What happens is that, for each $a$ in the domain of $f$, $f'(a)$ is the slope of the the tangent to the graph of $f$ at the point $\bigl(a,f(a)\bigr)$.

So, if $f(x)=x^3$, since $f'(x)=3x^2$, the slope of the tangent to the graph of $f$ at the point $(1,1)$ is $3$, and therefore that tangent line is the line $3(x-1)+1\bigl(=3x-2\bigr)$.

Answer 3

• The formula defining the derivative function is not itself the equation of the tangent; this formula gives you , for each tangent ( one tangent for each point $(x, f(x))$ of the graph of $f$ ), the slope of this line. And a slope is a number.

The main point here is that the derivative function is a function that sends back numbers as outputs ( not lines, not tangents). One and only one number far every permissible input $x$.

• To understand this, remember that for all point $(x, f(x))$ of the graph (such that there is a tangent to the graph at this point), this tangent will have the form :

$$y = mx + b$$.

The number $m$ is the slope of the tangent. You may think of it as a percent ( in the same way as we ordinarily think of the slope of a road in terms of %).

For example, the slope of the line $y = 0,5x +2$ has slope $0,5$, that is, $50$%. The slope of the line $6x + 10$ has slope $6$, that is $600$%. The slope of $y=0x+5=5$ is $O$ ( = $0$%). The slope of $y= -2x +40$ is $-2$ = $- 200$% ( These are arbitrary examples, not related to the $x^3$ function).

• So, for each input $x$, the derivative gives as output the number $m$ ( that is, the slope) of the tangent to the graph at point $( x, f(x))$.

• The beauty is that, although the tangents will ( ordinarily) have various slopes, although the outputs of function $f'(x)$ will be different for different $x$ values ( inputs), we are often able to find a rule defining a constant numerical relation between the value of $x$ and the corresponding slope.
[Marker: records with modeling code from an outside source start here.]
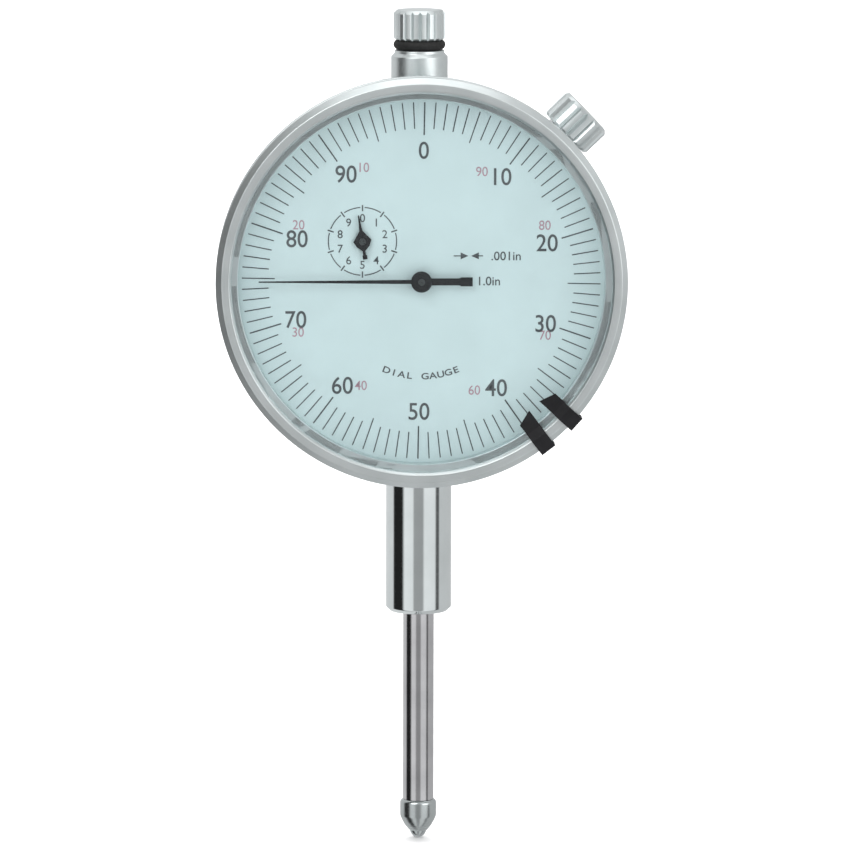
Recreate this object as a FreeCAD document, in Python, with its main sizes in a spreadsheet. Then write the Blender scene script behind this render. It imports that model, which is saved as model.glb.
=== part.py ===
import FreeCAD, Part
import Sketcher
import os
from math import atan, cos, degrees, pi, radians, sin, sqrt, tan

from FreeCAD import Placement, Rotation, Vector

# A 0 to 1.000 inch dial indicator.  +Z runs up the spindle, the dial faces -Y and +X is on the
# reader's right.  The origin is on the spindle's axis at the lower end of the stem's full diameter.

doc = FreeCAD.newDocument("dial_indicator")
sheet = doc.addObject("Spreadsheet::Sheet", "dims")

DRIVING = {
    # overall
    "dial_height": 49.1, "bezel_dia": 58.7, "stem_dia": 9.525, "spindle_dia": 4.5,
    # stations along Y, from the bezel's front to the back cover
    "bezel_front": -17.0, "crystal_front": -15.9, "crystal_thick": 1.2, "dial_front": -12.6,
    "dial_thick": 0.4, "neck_front": -11.0, "front_plate_back": -9.8, "front_plate_thick": 0.8,
    "bezel_rear": -6.3, "web_back": -4.2, "web_thick": 1.4, "mid_plate_thick": 1.2,
    "case_rear": 6.1, "gasket_thick": 0.3, "cover_thick": 1.5,
    # radii about the dial's axis
    "lip_inner": 27.1, "lip_outer": 28.5, "crystal_rad": 27.4, "shelf_rad": 26.15,
    "bezel_bore": 26.5, "shoe_groove_rad": 27.3, "skirt_rad": 28.0, "neck_rad": 26.45,
    "case_rad": 27.0, "case_inner": 25.0, "web_inner": 17.5, "centre_dial_rad": 16.6,
    "dial_gap": 0.1, "front_plate_rad": 15.5, "mid_plate_rad": 20.8, "cover_rad": 26.6,
    # heights along the spindle
    "stem_low": -0.6, "stem_high": 24.7, "tube_low": 72.6, "tube_high": 81.1,
    "cap_low": 82.6, "cap_high": 86.9, "spindle_low": -28.5, "tip_low": -34.3,
    "guide_pin_height": 42.8, "rack_low": 28.5, "rack_high": 60.1,
    # stem, tube, cap and contact point
    "stem_bore": 6.4, "stem_shank_dia": 9.0, "tube_dia": 8.2, "tube_bore": 6.0, "cap_dia": 7.5, "run_gap": 0.03,
    "bush_height": 8.0, "stud_dia": 2.8, "point_dia": 5.3, "point_stud_dia": 2.6, "ball_dia": 2.4,
    # gearing
    "rack_pitch": 0.635, "rack_pitch_line": 1.6, "train_module": 0.215, "arbor_dia": 1.0,
    "small_teeth": 16, "big_teeth": 64, "counter_teeth": 40, "tooth_play": 0.02,
    # mounting lug
    "lug_thick": 4.76, "lug_hole_dia": 6.35, "lug_hole_back": 16.3, "lug_round": 5.2,
    # bezel clamp
    "knob_dia": 8.5, "knob_low": 29.0, "knob_high": 33.5, "clamp_back": -1.5,
    # tolerance markers
    "marker_width": 2.35, "marker_tip": 23.75, "marker_outer": 29.9, "marker_sheet": 0.35,
}


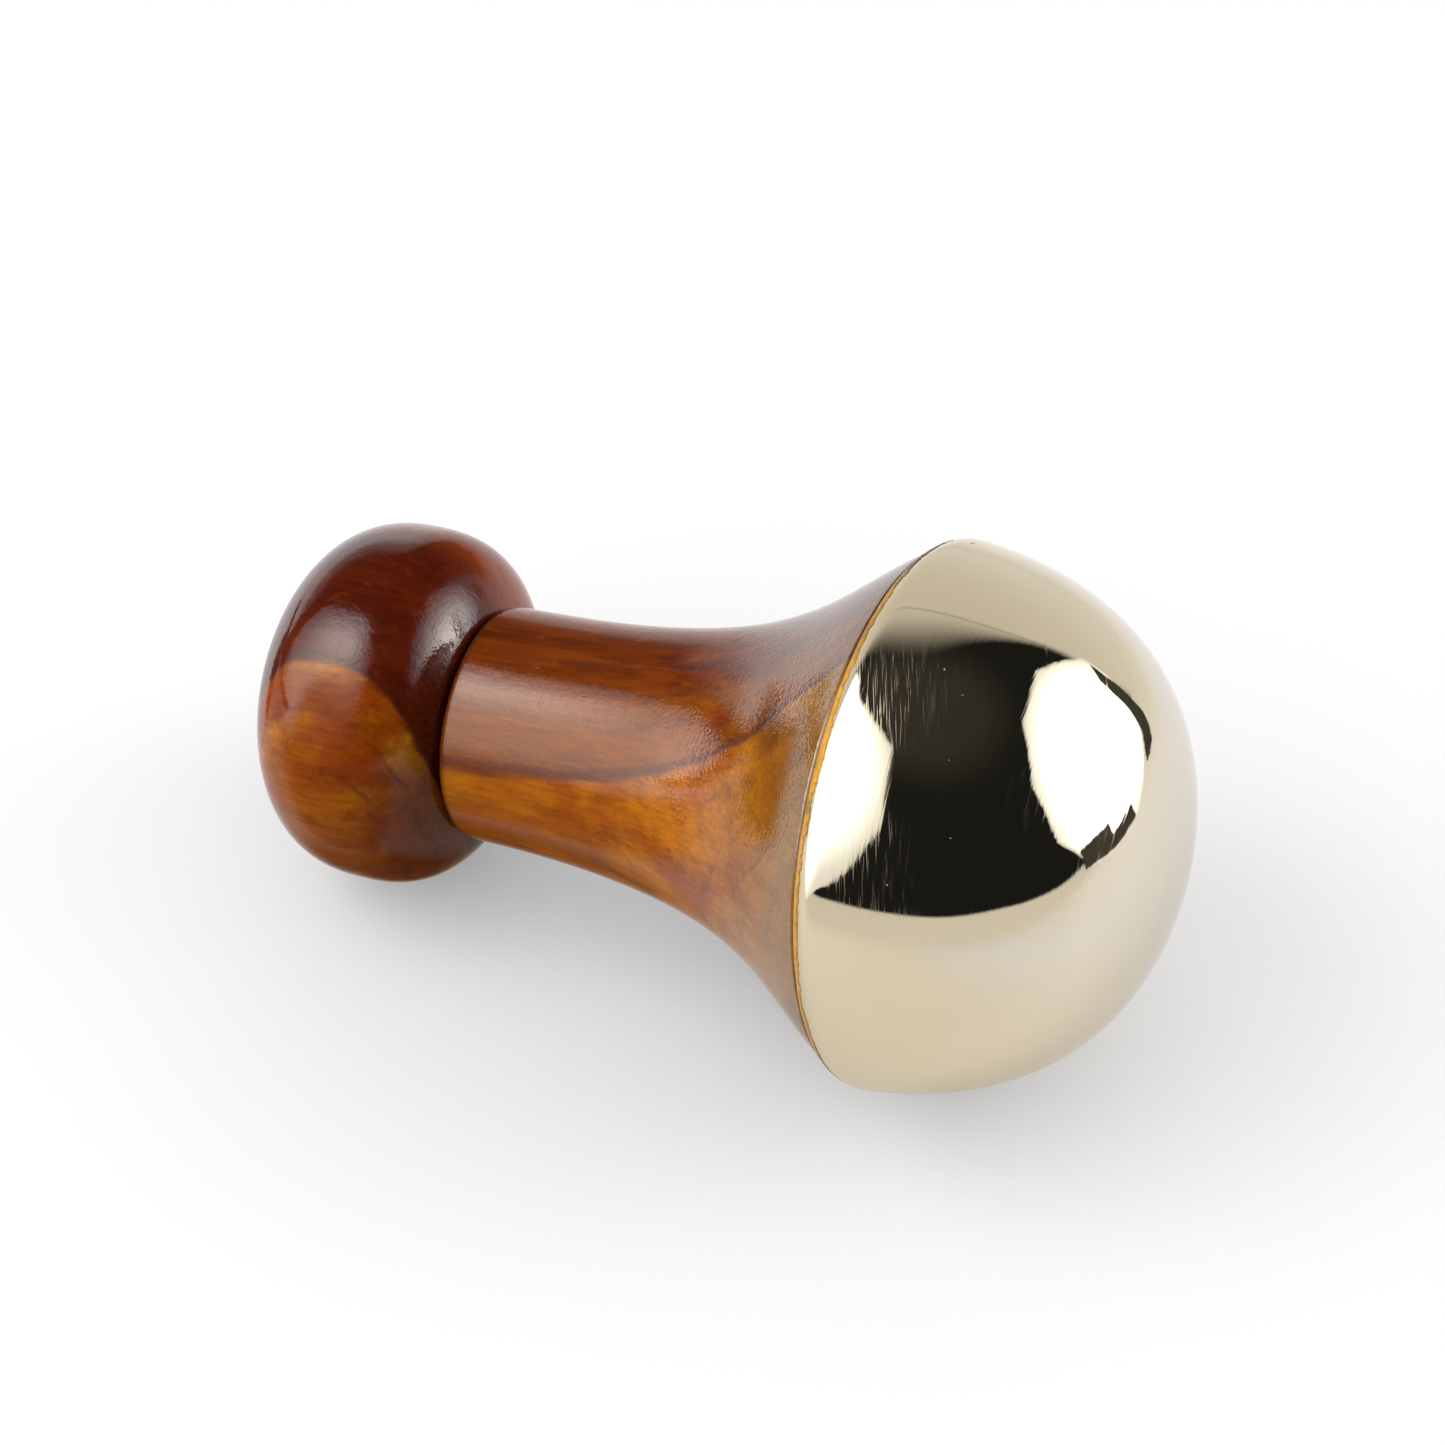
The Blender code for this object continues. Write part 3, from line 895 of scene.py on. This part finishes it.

For example, for $f(x)=x²$, it can be proved that $f'(x)$ ( the slope of the tangent to the graph of $f$ at $(x, f(x))$) is always the double of x ! This is what means the differentiation rule : $\frac {d} {dx}x^2$ $=$ $2\times x$.

Note : this number that is sent back as output is formally defined as a limit, namely, the limit , as $h$ approaches $0$ , of the ratio

$\frac {f(x+h) - f(x)} { (x+h) - x}$ = $\frac{change- in-y}{change-in-x}$

This shows that the slope of the tangent happens to be identical to the instantaneous rate of growth of the original function $f$ at the point $( x, f(x))$. This is why, in fact, we are interested in these slopes.

Note : you can use the number $f'(a)$ to find the equation of the tangent at a given point $( a, f(a))$. Since $f'(a)$ is " the $m$ ( = slope) of this tangent" ,the equation of this line will have the form : $y = f'(a)x + b$. The fact that you also know one point of this tangent , namely, the point $(a, f(a))$, allows you ( with some algebra) to recover the number $b$ , and finally the whole equation of the tangent at this point $( a, f(a))$.

• Examples with $f(x)= x^3$ and consequently $f'(x)= 3x^2$:

For $x= 1$ , the slope is $f'(1)$ = $3\times1^2$= $3$ = $300$%

So, at $( 1, f(1))$ , the slope of the tangent to the graph of $f$ is $300$%. Quite a big slope.

For $x= 2$ , the slope is $f'(2)$=$3\times2^2$= 12 = $1200$%

So, at $( 3, f(3))$ , the slope of the tangent to the graph of $f$ is $1200$%. A huge slope!